TASK DETAILS →
From the entries below, reproduce exactly the line containing "Write part 3", the line containing "bpy.context.scene.world = world", and every line in between, with nothing added.

EXTRACTED RECORDS →
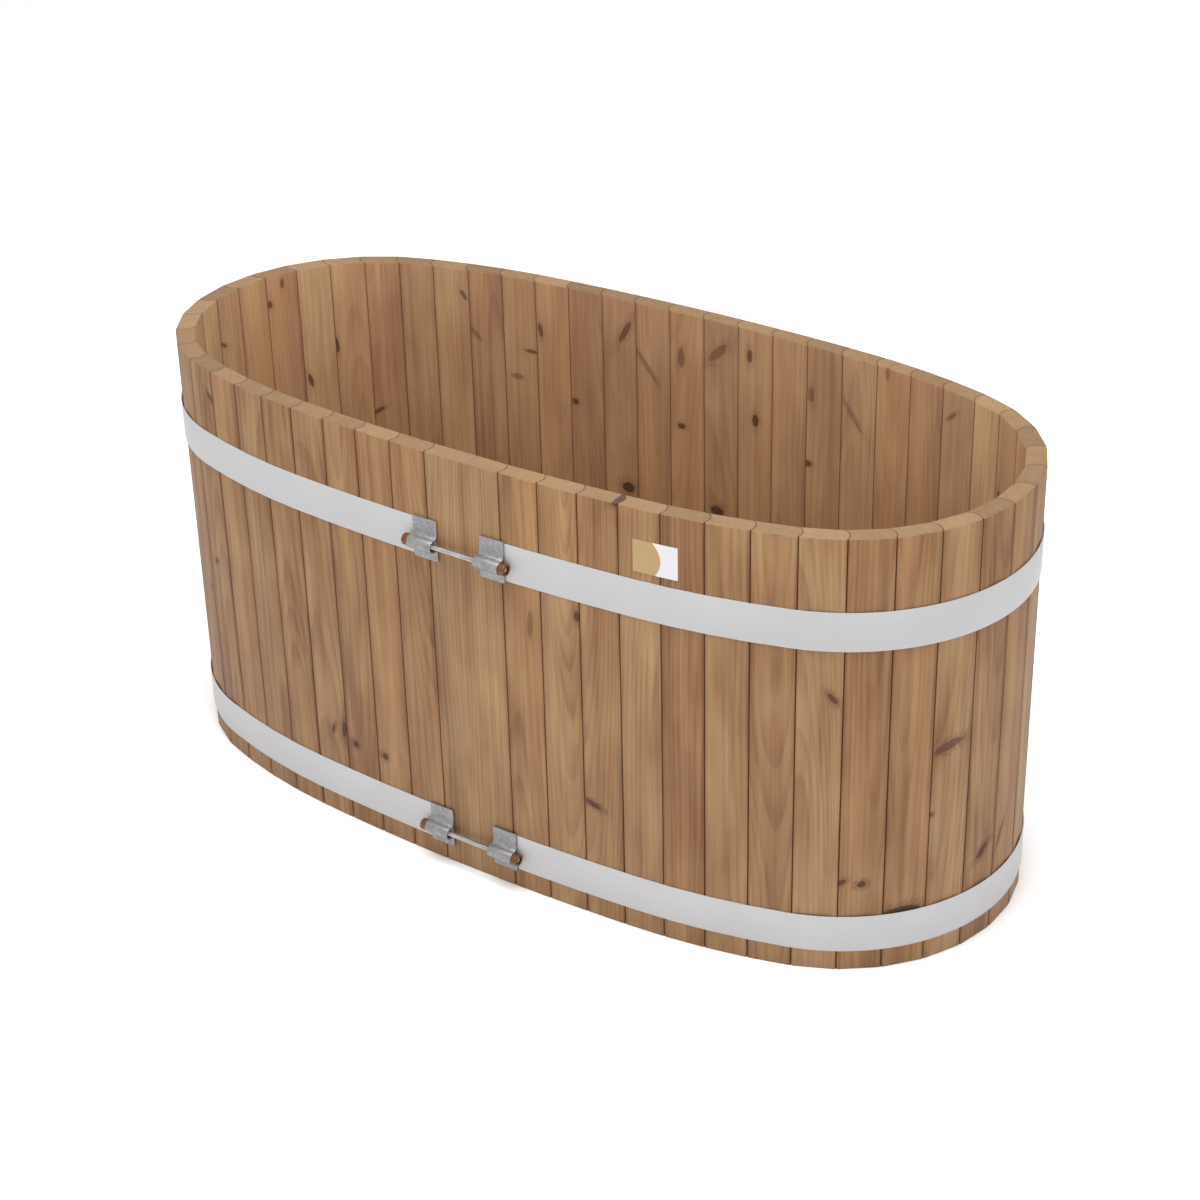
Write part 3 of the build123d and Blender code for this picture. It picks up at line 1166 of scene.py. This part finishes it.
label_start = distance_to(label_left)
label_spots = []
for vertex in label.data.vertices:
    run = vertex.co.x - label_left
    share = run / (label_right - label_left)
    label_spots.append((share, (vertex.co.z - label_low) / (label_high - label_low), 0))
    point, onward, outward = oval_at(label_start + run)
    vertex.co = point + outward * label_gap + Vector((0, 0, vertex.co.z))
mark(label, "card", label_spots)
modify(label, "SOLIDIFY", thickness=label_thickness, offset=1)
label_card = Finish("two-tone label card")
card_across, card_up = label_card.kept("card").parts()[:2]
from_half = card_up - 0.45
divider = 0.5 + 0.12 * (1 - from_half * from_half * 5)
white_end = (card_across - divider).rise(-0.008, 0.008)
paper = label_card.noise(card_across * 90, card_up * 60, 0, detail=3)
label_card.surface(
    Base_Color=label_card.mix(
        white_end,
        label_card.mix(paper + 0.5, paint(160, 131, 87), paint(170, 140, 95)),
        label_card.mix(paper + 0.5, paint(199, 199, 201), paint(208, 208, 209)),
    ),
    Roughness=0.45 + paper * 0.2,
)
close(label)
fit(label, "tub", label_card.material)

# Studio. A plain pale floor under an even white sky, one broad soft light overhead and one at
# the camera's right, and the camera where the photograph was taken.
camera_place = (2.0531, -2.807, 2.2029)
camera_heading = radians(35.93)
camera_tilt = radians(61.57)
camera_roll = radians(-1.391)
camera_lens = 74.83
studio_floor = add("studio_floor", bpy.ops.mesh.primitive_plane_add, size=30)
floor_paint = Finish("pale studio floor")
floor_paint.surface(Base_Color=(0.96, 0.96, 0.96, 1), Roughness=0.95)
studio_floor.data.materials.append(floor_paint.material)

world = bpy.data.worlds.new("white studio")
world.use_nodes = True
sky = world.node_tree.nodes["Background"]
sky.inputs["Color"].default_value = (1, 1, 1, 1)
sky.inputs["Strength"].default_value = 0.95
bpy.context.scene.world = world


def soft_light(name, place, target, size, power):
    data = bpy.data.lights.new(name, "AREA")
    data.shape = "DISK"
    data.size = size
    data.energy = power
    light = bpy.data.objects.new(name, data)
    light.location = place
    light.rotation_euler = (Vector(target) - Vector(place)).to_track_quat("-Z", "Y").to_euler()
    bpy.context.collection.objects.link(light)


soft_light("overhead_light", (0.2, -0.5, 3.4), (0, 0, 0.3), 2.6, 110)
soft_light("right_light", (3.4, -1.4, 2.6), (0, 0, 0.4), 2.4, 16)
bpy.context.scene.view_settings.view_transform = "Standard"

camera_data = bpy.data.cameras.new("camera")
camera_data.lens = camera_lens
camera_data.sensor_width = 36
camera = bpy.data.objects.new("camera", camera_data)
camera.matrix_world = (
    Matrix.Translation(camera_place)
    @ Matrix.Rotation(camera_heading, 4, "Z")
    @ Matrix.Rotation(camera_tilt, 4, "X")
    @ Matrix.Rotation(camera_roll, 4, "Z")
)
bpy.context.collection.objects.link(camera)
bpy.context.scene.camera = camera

---

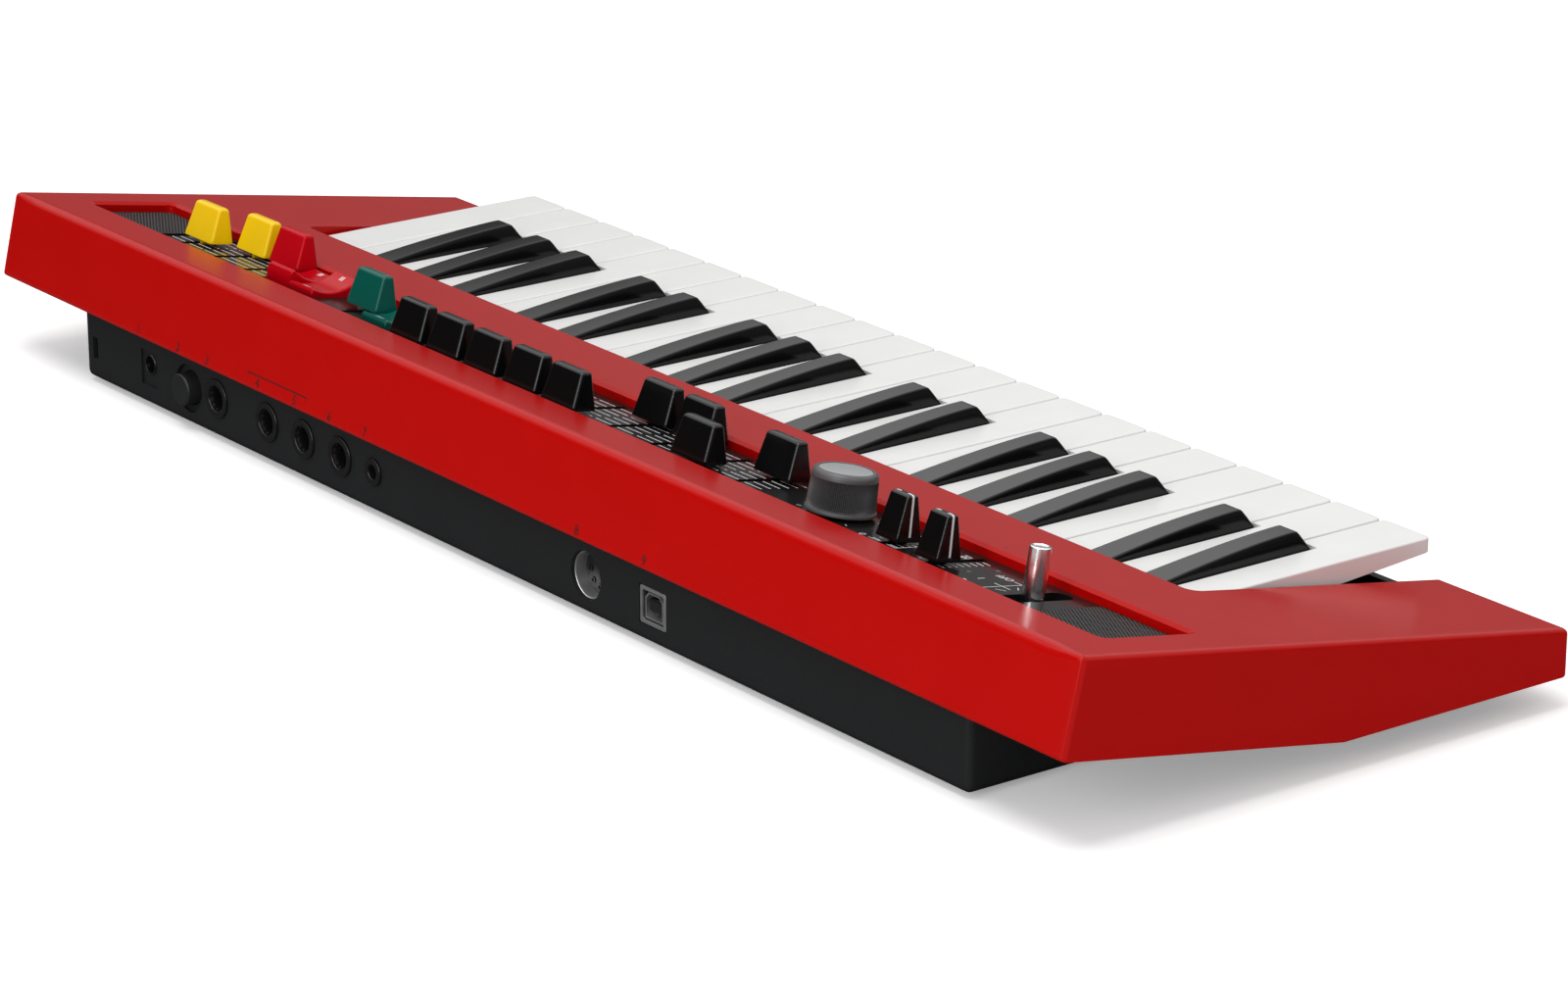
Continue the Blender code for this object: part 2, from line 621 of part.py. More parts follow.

RESPONSE FOR THIS EXERCISE →
Write part 3 of the build123d and Blender code for this picture. It picks up at line 1166 of scene.py. This part finishes it.
label_start = distance_to(label_left)
label_spots = []
for vertex in label.data.vertices:
    run = vertex.co.x - label_left
    share = run / (label_right - label_left)
    label_spots.append((share, (vertex.co.z - label_low) / (label_high - label_low), 0))
    point, onward, outward = oval_at(label_start + run)
    vertex.co = point + outward * label_gap + Vector((0, 0, vertex.co.z))
mark(label, "card", label_spots)
modify(label, "SOLIDIFY", thickness=label_thickness, offset=1)
label_card = Finish("two-tone label card")
card_across, card_up = label_card.kept("card").parts()[:2]
from_half = card_up - 0.45
divider = 0.5 + 0.12 * (1 - from_half * from_half * 5)
white_end = (card_across - divider).rise(-0.008, 0.008)
paper = label_card.noise(card_across * 90, card_up * 60, 0, detail=3)
label_card.surface(
    Base_Color=label_card.mix(
        white_end,
        label_card.mix(paper + 0.5, paint(160, 131, 87), paint(170, 140, 95)),
        label_card.mix(paper + 0.5, paint(199, 199, 201), paint(208, 208, 209)),
    ),
    Roughness=0.45 + paper * 0.2,
)
close(label)
fit(label, "tub", label_card.material)

# Studio. A plain pale floor under an even white sky, one broad soft light overhead and one at
# the camera's right, and the camera where the photograph was taken.
camera_place = (2.0531, -2.807, 2.2029)
camera_heading = radians(35.93)
camera_tilt = radians(61.57)
camera_roll = radians(-1.391)
camera_lens = 74.83
studio_floor = add("studio_floor", bpy.ops.mesh.primitive_plane_add, size=30)
floor_paint = Finish("pale studio floor")
floor_paint.surface(Base_Color=(0.96, 0.96, 0.96, 1), Roughness=0.95)
studio_floor.data.materials.append(floor_paint.material)

world = bpy.data.worlds.new("white studio")
world.use_nodes = True
sky = world.node_tree.nodes["Background"]
sky.inputs["Color"].default_value = (1, 1, 1, 1)
sky.inputs["Strength"].default_value = 0.95
bpy.context.scene.world = world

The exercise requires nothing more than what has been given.